[What you need to do] In the data below, find every line with the string "axes" and pull it out.

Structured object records
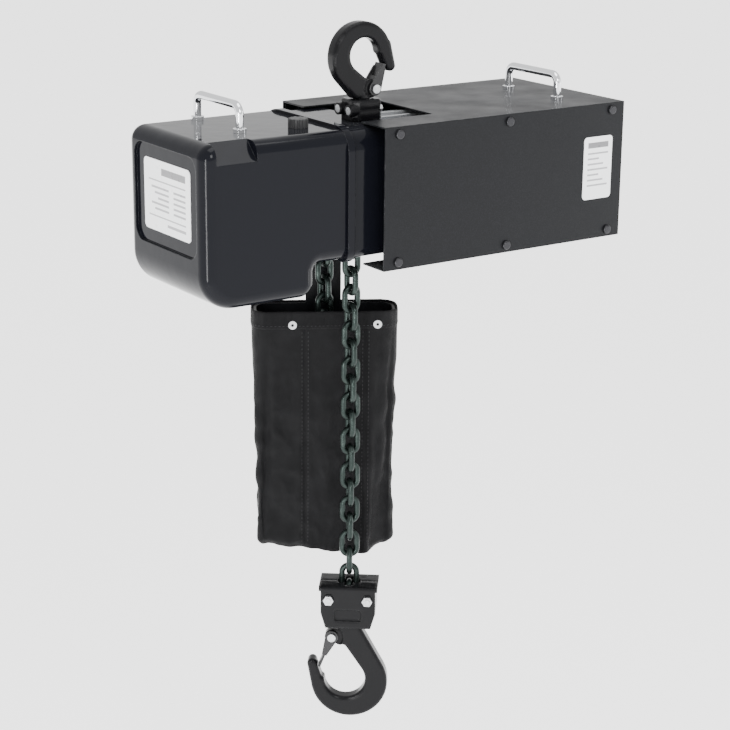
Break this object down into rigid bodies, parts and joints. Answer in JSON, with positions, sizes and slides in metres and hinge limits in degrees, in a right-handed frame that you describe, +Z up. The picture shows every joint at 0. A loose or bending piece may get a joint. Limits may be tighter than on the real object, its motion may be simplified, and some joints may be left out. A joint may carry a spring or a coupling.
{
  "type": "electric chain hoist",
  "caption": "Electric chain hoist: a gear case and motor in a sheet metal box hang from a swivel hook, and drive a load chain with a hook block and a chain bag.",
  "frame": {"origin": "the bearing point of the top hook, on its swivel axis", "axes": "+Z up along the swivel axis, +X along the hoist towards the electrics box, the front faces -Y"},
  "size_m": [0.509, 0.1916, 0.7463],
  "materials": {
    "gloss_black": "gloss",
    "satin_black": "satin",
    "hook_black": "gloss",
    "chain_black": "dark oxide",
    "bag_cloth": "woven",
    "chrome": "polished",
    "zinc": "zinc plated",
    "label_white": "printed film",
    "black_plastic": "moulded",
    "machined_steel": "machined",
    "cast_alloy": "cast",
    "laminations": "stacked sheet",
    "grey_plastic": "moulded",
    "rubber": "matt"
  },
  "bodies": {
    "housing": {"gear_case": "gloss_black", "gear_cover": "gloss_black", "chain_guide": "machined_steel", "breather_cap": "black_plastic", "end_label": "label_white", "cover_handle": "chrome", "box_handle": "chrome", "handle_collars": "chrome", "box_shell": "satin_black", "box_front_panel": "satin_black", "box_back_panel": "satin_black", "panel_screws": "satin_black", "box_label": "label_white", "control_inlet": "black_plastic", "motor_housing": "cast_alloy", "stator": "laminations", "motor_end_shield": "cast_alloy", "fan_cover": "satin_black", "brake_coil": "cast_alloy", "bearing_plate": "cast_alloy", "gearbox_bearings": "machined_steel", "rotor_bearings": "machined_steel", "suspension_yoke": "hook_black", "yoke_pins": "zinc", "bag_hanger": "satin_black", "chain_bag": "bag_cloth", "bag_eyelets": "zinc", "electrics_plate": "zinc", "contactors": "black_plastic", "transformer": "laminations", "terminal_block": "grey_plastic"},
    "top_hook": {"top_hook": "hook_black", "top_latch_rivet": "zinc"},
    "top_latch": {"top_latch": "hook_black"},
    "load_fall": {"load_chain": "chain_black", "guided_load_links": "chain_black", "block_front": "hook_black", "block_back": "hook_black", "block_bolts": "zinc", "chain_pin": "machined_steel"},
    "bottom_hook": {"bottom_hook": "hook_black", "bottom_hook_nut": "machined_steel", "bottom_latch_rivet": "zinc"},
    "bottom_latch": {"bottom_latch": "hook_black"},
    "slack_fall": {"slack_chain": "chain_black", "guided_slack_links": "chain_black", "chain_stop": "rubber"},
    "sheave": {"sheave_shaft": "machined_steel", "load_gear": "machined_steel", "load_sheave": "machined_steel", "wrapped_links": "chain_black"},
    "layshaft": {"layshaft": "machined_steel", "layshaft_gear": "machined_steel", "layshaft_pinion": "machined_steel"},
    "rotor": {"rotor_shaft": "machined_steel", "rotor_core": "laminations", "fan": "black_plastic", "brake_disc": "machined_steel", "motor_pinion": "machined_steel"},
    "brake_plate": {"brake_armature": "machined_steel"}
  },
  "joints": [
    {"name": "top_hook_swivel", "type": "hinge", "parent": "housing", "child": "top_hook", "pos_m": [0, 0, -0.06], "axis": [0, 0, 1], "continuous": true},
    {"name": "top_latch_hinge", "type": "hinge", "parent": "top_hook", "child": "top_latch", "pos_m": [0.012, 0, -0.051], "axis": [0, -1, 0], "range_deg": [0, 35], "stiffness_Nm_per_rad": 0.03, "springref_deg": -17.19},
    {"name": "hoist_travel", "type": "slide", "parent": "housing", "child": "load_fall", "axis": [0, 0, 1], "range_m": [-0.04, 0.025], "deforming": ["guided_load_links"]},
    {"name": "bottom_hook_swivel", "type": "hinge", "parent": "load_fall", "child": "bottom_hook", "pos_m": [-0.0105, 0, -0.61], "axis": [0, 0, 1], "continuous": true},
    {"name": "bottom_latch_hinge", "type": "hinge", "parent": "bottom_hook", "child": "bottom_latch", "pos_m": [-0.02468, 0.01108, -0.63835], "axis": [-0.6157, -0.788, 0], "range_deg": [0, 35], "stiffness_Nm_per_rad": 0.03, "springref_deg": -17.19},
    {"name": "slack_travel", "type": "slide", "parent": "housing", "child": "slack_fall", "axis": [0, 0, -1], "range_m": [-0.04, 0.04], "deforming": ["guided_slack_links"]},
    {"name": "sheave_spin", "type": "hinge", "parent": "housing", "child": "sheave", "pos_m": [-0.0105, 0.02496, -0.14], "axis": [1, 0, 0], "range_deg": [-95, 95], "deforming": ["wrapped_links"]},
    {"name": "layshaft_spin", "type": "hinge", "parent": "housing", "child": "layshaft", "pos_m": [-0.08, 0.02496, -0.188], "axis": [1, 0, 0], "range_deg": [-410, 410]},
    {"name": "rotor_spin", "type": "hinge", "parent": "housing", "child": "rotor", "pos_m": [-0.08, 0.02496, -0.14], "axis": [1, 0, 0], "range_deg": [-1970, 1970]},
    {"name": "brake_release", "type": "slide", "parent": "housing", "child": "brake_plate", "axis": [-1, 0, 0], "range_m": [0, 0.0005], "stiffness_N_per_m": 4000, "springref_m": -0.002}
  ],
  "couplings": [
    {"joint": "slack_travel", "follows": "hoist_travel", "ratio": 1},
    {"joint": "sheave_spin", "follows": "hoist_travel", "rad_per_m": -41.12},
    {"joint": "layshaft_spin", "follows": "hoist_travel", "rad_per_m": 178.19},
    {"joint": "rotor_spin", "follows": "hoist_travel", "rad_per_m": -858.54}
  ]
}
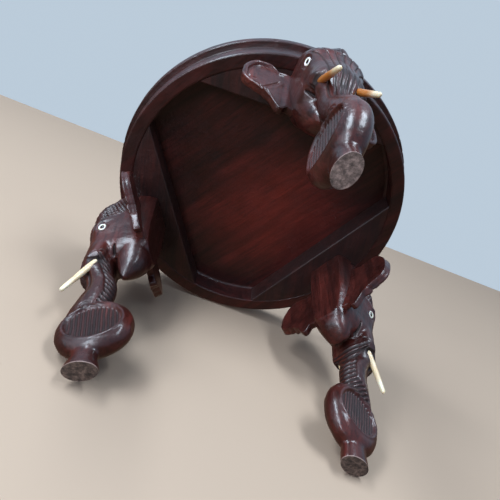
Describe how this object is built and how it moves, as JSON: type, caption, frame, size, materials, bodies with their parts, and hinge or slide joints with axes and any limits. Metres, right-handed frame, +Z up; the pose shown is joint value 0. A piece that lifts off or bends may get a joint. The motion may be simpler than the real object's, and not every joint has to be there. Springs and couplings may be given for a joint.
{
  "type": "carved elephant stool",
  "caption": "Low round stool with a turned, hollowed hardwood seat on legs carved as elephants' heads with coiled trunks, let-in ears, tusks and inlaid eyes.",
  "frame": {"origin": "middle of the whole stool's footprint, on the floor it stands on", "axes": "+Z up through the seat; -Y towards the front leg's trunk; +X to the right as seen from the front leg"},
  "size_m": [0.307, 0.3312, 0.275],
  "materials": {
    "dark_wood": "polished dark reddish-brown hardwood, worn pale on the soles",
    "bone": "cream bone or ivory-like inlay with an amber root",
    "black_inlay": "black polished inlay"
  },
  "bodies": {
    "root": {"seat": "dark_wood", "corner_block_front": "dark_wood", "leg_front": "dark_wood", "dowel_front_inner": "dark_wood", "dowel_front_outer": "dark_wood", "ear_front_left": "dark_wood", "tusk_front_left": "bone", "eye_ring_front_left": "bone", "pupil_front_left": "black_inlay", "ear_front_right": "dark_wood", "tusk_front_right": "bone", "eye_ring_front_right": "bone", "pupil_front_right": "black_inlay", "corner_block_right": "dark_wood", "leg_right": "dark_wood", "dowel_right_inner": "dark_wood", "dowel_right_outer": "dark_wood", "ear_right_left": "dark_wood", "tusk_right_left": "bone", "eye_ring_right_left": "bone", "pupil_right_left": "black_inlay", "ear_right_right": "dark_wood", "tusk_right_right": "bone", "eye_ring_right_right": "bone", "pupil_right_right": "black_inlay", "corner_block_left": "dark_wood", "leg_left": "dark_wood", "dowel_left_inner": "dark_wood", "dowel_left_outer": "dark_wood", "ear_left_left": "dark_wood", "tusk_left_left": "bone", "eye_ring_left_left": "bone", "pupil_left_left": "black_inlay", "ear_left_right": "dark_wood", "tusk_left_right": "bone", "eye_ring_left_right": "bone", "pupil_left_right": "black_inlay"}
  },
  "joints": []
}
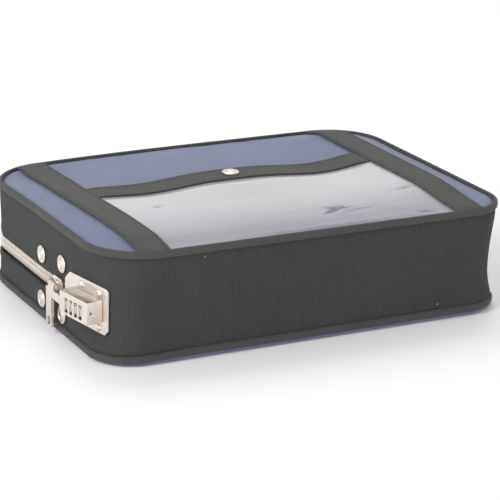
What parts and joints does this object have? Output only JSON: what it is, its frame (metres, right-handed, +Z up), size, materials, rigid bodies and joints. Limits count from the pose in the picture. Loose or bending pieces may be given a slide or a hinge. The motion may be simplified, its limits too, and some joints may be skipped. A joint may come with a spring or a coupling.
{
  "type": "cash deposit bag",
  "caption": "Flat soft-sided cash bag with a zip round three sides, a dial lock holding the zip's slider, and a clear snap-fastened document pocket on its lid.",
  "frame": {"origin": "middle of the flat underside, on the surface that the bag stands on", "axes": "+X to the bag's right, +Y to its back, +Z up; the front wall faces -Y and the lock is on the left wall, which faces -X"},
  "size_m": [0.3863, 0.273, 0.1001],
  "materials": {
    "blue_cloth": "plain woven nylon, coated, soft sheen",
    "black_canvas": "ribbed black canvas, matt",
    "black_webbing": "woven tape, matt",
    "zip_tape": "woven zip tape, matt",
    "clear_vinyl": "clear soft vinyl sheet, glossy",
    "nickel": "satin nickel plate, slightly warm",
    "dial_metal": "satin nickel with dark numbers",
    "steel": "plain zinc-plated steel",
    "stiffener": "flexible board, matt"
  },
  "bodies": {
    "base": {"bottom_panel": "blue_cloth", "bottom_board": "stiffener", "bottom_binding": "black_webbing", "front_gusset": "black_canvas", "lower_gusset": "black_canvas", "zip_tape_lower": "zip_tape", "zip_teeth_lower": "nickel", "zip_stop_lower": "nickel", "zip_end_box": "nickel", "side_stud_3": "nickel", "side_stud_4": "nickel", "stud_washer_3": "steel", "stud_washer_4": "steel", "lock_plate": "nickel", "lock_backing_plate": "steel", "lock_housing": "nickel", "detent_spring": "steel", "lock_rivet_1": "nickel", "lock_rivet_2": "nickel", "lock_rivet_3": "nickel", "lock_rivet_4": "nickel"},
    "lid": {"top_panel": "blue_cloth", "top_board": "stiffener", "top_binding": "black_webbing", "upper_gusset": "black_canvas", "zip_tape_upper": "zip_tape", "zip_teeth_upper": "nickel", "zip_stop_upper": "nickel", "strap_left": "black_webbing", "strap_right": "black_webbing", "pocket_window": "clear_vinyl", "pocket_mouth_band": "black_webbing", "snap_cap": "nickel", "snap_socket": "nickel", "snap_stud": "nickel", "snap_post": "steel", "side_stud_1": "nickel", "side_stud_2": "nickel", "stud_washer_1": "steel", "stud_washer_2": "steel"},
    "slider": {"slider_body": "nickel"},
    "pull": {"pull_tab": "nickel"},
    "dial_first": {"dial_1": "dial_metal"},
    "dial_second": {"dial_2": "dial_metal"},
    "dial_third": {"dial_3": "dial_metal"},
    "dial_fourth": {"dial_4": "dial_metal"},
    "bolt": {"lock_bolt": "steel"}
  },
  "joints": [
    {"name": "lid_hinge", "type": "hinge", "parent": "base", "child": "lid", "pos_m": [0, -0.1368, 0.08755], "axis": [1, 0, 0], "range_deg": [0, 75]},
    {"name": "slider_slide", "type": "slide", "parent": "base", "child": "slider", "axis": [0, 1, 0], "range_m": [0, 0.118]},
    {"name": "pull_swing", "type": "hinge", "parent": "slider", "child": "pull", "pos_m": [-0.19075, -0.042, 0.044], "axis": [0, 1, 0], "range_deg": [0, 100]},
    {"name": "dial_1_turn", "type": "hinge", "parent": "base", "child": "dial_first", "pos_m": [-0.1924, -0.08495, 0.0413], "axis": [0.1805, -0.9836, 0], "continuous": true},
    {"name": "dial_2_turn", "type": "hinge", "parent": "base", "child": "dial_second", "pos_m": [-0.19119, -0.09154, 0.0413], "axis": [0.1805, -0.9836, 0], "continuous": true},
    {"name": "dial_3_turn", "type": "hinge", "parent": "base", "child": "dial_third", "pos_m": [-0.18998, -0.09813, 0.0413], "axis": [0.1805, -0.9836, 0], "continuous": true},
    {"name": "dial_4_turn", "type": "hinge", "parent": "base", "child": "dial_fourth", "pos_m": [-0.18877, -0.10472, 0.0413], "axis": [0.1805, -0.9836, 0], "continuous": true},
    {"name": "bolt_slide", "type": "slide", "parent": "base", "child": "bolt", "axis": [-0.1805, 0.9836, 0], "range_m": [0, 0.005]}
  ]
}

[Exercise solution]
  "frame": {"origin": "the bearing point of the top hook, on its swivel axis", "axes": "+Z up along the swivel axis, +X along the hoist towards the electrics box, the front faces -Y"},
Describe how this object is built and how it moves, as JSON: type, caption, frame, size, materials, bodies with their parts, and hinge or slide joints with axes and any limits. Metres, right-handed frame, +Z up; the pose shown is joint value 0. A piece that lifts off or bends may get a joint. The motion may be simpler than the real object's, and not every joint has to be there. Springs and couplings may be given for a joint.
  "frame": {"origin": "middle of the whole stool's footprint, on the floor it stands on", "axes": "+Z up through the seat; -Y towards the front leg's trunk; +X to the right as seen from the front leg"},
  "frame": {"origin": "middle of the flat underside, on the surface that the bag stands on", "axes": "+X to the bag's right, +Y to its back, +Z up; the front wall faces -Y and the lock is on the left wall, which faces -X"},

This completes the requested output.